De fait, lorsqu’un intérimaire est victime d’un accident ou d’une injustice, la politique habituelle est… de se taire. Et d’ailleurs, que dire lorsqu’on est seul face à une grande entreprise ? Sur le papier, il est possible de se syndiquer, mais « on se syndique peu, par peur de représailles : on peut se retrouver sans emploi d’une semaine à l’autre. Les syndicats sont censés nous protéger, mais il est difficile de prouver la discrimination.

« Par exemple, j’ai travaillé dans l’usine De Buyer, où il y avait des disparités de paiement entre salariés de l’entreprise et les intérimaires, à poste équivalent. J’ai décidé de faire remonter l’information à mon agence d’intérim, aux syndicats de De Buyer et à mon syndicat, la CGT intérim. Résultat : un vendredi soir, j’ai appris que je ne reviendrai pas le lundi matin. Et bien sûr, l’entreprise a refusé d’expliquer pourquoi à la boîte d’intérim, et celle-ci n’a pas voulu insister face à l’un de ses gros clients. »

« Dans la scierie, lorsque j’ai prévenu la direction que j’allais faire grève une demi-journée, je me suis fait insulter par la direction et, quelques heures plus tard, mon agence m’apprenait que je ne retournerai pas travailler le lendemain. La cause de mon renvoi était claire, mais cela reste difficile à prouver. »

Pressions

Seule la CGT a une branche spécifique pour les intérimaires. Les autres confédérations les renvoient dans les branches relatives à leurs missions, ce qui n’est pas adapté lorsqu’on sait qu’une mission d’intérim dure en moyenne deux semaines. Mais se retrouver face à des institutions qui n’ont pas été pensées pour eux est le lot des travailleurs temporaires.
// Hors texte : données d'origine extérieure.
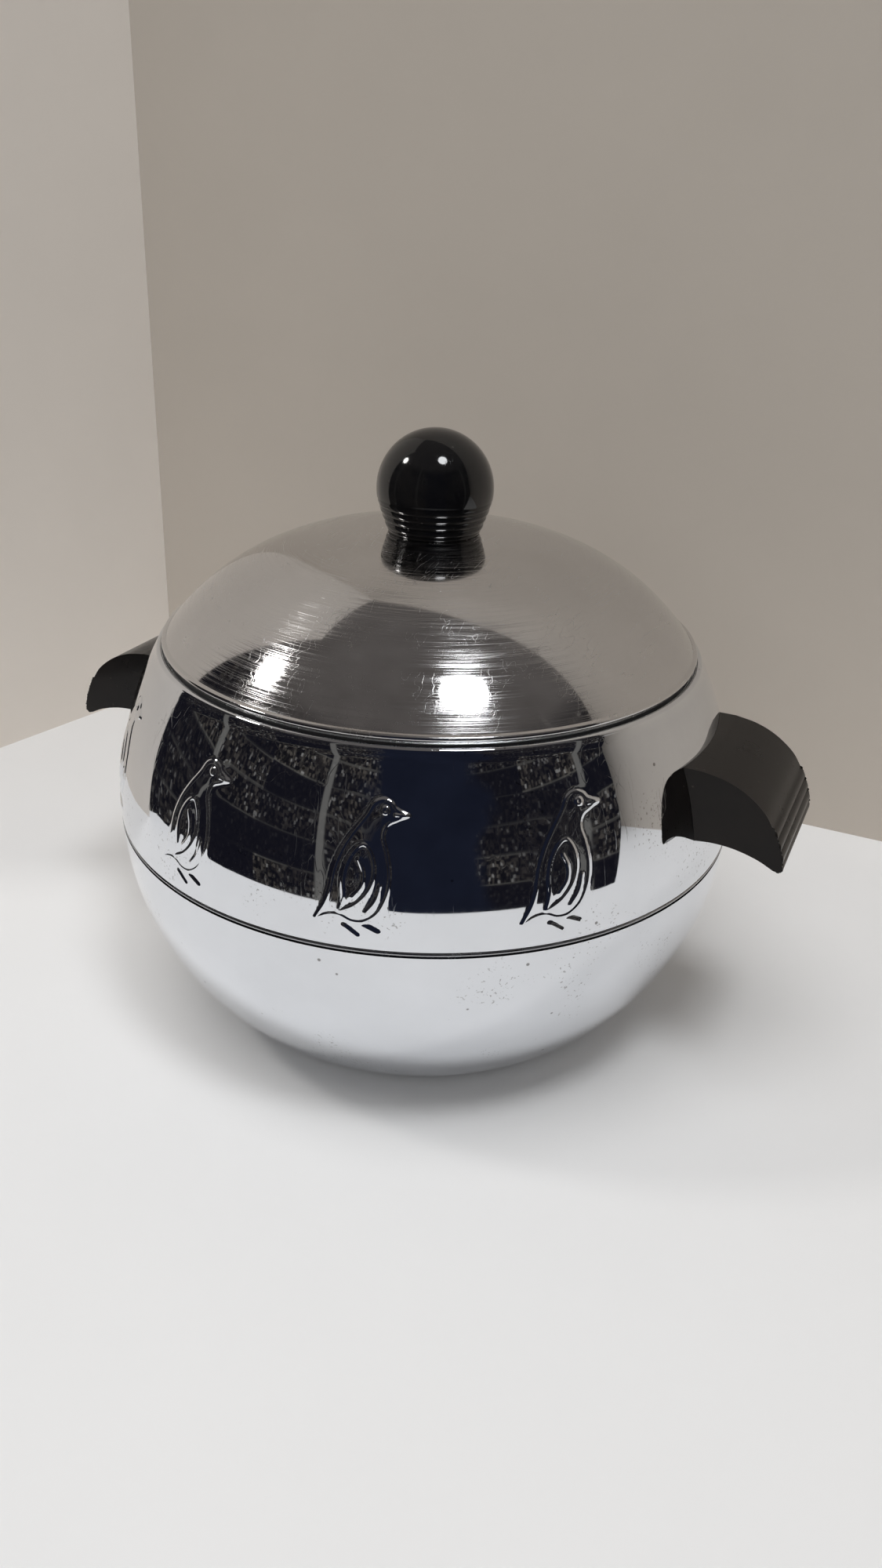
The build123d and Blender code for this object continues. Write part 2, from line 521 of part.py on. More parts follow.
# ---------------------------------------------------------------- knob
KNOB_STEP_HEIGHT = KNOB_CENTRE_HEIGHT - KNOB_STEP_DROP
KNOB_BLANK_BOTTOM = LID_HEIGHT - KNOB_TRIM
KNOB_INSERT_BOTTOM = LID_HEIGHT + KNOB_INSERT_GAP
KNOB_INSERT_TOP = LID_HEIGHT + KNOB_SCREW_REACH + KNOB_SCREW_SPARE
with BuildPart() as knob:
    with BuildSketch(Plane.XZ):
        with BuildLine():
            step_radius = sqrt(KNOB_RADIUS ** 2 - KNOB_STEP_DROP ** 2)
            arc_middle = (
                KNOB_RADIUS * cos(KNOB_ARC_MIDDLE),
                KNOB_CENTRE_HEIGHT + KNOB_RADIUS * sin(KNOB_ARC_MIDDLE),
            )
            ThreePointArc(
                (0, KNOB_CENTRE_HEIGHT + KNOB_RADIUS),
                arc_middle,
                (step_radius, KNOB_STEP_HEIGHT),
            )
            Line((step_radius, KNOB_STEP_HEIGHT), (KNOB_NECK_RADII[0], KNOB_STEP_HEIGHT))
            for ring, (upper, lower) in enumerate(zip(KNOB_NECK_RADII[:-1], KNOB_NECK_RADII[1:])):
                top = KNOB_STEP_HEIGHT - ring * KNOB_RING_HEIGHT
                bulge = ((upper + lower) / 2 + KNOB_RING_BULGE, top - KNOB_RING_HEIGHT / 2)
                ThreePointArc((upper, top), bulge, (lower, top - KNOB_RING_HEIGHT))
            neck_end = (KNOB_NECK_RADII[-1], top - KNOB_RING_HEIGHT)
            foot_middle = (KNOB_FOOT_CURVE[0], neck_end[1] - KNOB_FOOT_CURVE[1])
            foot_end = (KNOB_BASE_RADIUS, neck_end[1] - KNOB_FOOT_DROP)
            ThreePointArc(neck_end, foot_middle, foot_end)
            Polyline(
                foot_end,
                (KNOB_BASE_RADIUS, KNOB_BLANK_BOTTOM),
                (0, KNOB_BLANK_BOTTOM),
                (0, KNOB_CENTRE_HEIGHT + KNOB_RADIUS),
            )
        make_face()
    revolve(axis=Axis.Z)
    with Locations((0, 0, LID_HEIGHT - CROWN_ARC)):
        Sphere(CROWN_ARC + SEAT_GAP, mode=Mode.SUBTRACT)
    with BuildSketch(Plane.XY.offset(KNOB_BLANK_BOTTOM)):
        Circle(KNOB_INSERT_RADIUS)
    extrude(amount=KNOB_INSERT_TOP - KNOB_BLANK_BOTTOM, mode=Mode.SUBTRACT)
knob.part.label = "knob"
export_step(knob.part, "parts/knob.step")

# ---------------------------------------------------------------- knob insert, screw and washers
with BuildPart() as knob_insert:
    with BuildSketch(Plane.XY.offset(KNOB_INSERT_BOTTOM)):
        Circle(KNOB_INSERT_RADIUS)
        Circle(KNOB_SCREW_RADIUS, mode=Mode.SUBTRACT)
    extrude(amount=KNOB_INSERT_TOP - KNOB_INSERT_BOTTOM)
knob_insert.part.label = "knob_insert"
export_step(knob_insert.part, "parts/knob_insert.step")

FLAT_WASHER_TOP = dome_point(0, LID_WALL)[1] - FLAT_WASHER_GAP
with BuildPart() as knob_flat_washer:
    with BuildSketch(Plane.XY.offset(FLAT_WASHER_TOP - FLAT_WASHER_THICKNESS)):
        Circle(FLAT_WASHER_RADIUS)
        Circle(SCREW_HOLE_RADIUS, mode=Mode.SUBTRACT)
    extrude(amount=FLAT_WASHER_THICKNESS)
knob_flat_washer.part.label = "knob_flat_washer"
export_step(knob_flat_washer.part, "parts/knob_flat_washer.step")

LOCK_WASHER_TOP = FLAT_WASHER_TOP - FLAT_WASHER_THICKNESS
with BuildPart() as knob_lock_washer:
    with BuildSketch(Plane.XY.offset(LOCK_WASHER_TOP - WASHER_THICKNESS)):
        Circle(LOCK_WASHER_RADIUS)
        Circle(SCREW_HOLE_RADIUS, mode=Mode.SUBTRACT)
        with Locations((LOCK_WASHER_RADIUS, 0)):
            Rectangle(2 * LOCK_WASHER_RADIUS, LOCK_WASHER_GAP, mode=Mode.SUBTRACT)
    extrude(amount=WASHER_THICKNESS)
knob_lock_washer.part.label = "knob_lock_washer"
export_step(knob_lock_washer.part, "parts/knob_lock_washer.step")

KNOB_HEAD_TOP = LOCK_WASHER_TOP - WASHER_THICKNESS
with BuildPart() as knob_screw:
    with BuildSketch(Plane.XY.offset(KNOB_HEAD_TOP - KNOB_HEAD_THICKNESS)):
        Circle(KNOB_HEAD_RADIUS)
    extrude(amount=KNOB_HEAD_THICKNESS)
    with BuildSketch(Plane.XY.offset(KNOB_HEAD_TOP)):
        Circle(KNOB_SCREW_RADIUS)
    extrude(amount=LID_HEIGHT + KNOB_SCREW_REACH - KNOB_HEAD_TOP)
    with BuildSketch(Plane.XY.offset(KNOB_HEAD_TOP - KNOB_HEAD_THICKNESS)):
        Rectangle(2 * KNOB_HEAD_RADIUS, SLOT_WIDTH)
    extrude(amount=SLOT_DEPTH, mode=Mode.SUBTRACT)
knob_screw.part.label = "knob_screw"
export_step(knob_screw.part, "parts/knob_screw.step")
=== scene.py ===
"""Looks of a chromed double-walled ice bucket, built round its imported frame. Metres, +Z up."""
import json
import math

import bmesh
import bpy
import numpy as np
from mathutils import Matrix, Vector


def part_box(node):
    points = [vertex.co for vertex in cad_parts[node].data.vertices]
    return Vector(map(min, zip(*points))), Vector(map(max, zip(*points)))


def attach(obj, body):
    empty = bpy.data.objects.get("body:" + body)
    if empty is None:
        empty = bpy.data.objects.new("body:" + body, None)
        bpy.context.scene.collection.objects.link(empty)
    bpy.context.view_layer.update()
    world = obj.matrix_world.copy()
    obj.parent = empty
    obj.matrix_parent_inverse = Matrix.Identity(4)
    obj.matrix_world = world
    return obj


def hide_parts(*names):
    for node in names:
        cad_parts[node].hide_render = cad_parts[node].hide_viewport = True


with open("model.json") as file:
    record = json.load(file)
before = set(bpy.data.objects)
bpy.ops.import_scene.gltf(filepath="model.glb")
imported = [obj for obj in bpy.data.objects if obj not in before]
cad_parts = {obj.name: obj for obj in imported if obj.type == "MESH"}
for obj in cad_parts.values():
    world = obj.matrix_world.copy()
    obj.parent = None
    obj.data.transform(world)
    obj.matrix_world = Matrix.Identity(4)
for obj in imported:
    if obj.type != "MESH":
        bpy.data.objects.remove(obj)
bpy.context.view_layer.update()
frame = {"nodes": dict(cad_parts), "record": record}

MM = 0.001

# ---------------------------------------- sizes read from the frame
band_low, band_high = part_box("seam_band")
lid_low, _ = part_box("lid_shell")
_, liner_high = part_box("inner_liner")
pan_low, pan_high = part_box("lid_pan")
knob_low, knob_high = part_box("knob")
handle_low, handle_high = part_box("handle_right")
_, shell_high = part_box("upper_shell")
foot_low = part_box("lower_shell")[0].z

BODY_RADIUS = band_high.y
SEAM_HEIGHT = (band_low.z + band_high.z) / 2
LINER_TOP = liner_high.z
LID_SEAT = lid_low.z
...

Exemple : France Travail. Matthieu explique : « J’ai l’impression que France Travail est non seulement inadaptée aux emplois précaires, mais que tout est fait pour nous défavoriser. Dans mes interactions avec France Travail, j’ai l’impression qu’on veut juste me rendre la vie assez difficile pour que je quitte l’intérim – et donc que je sorte des chiffres du chômage ».

Malgré tout cela, Matthieu ne souhaite pas changer de statut, dans l’immédiat : « je considère qu’être salarié dans une boîte c’est être enchaîné à un patron qui a tout pouvoir sur ses salariés ». Cependant, comme le montre le témoignage de Matthieu lui-même, l’intérimaire est soumis, lui aussi, à l’arbitraire patronal. Quant au pouvoir du patron sur les salariés, il n’est pas absolu : il est relatif au niveau d’organisation et de mobilisation des travailleurs. C’est un rapport de forces. Et nous, communistes, voulons pousser ce rapport de forces jusqu’à la conquête de tout le pouvoir par l’ensemble de la classe ouvrière.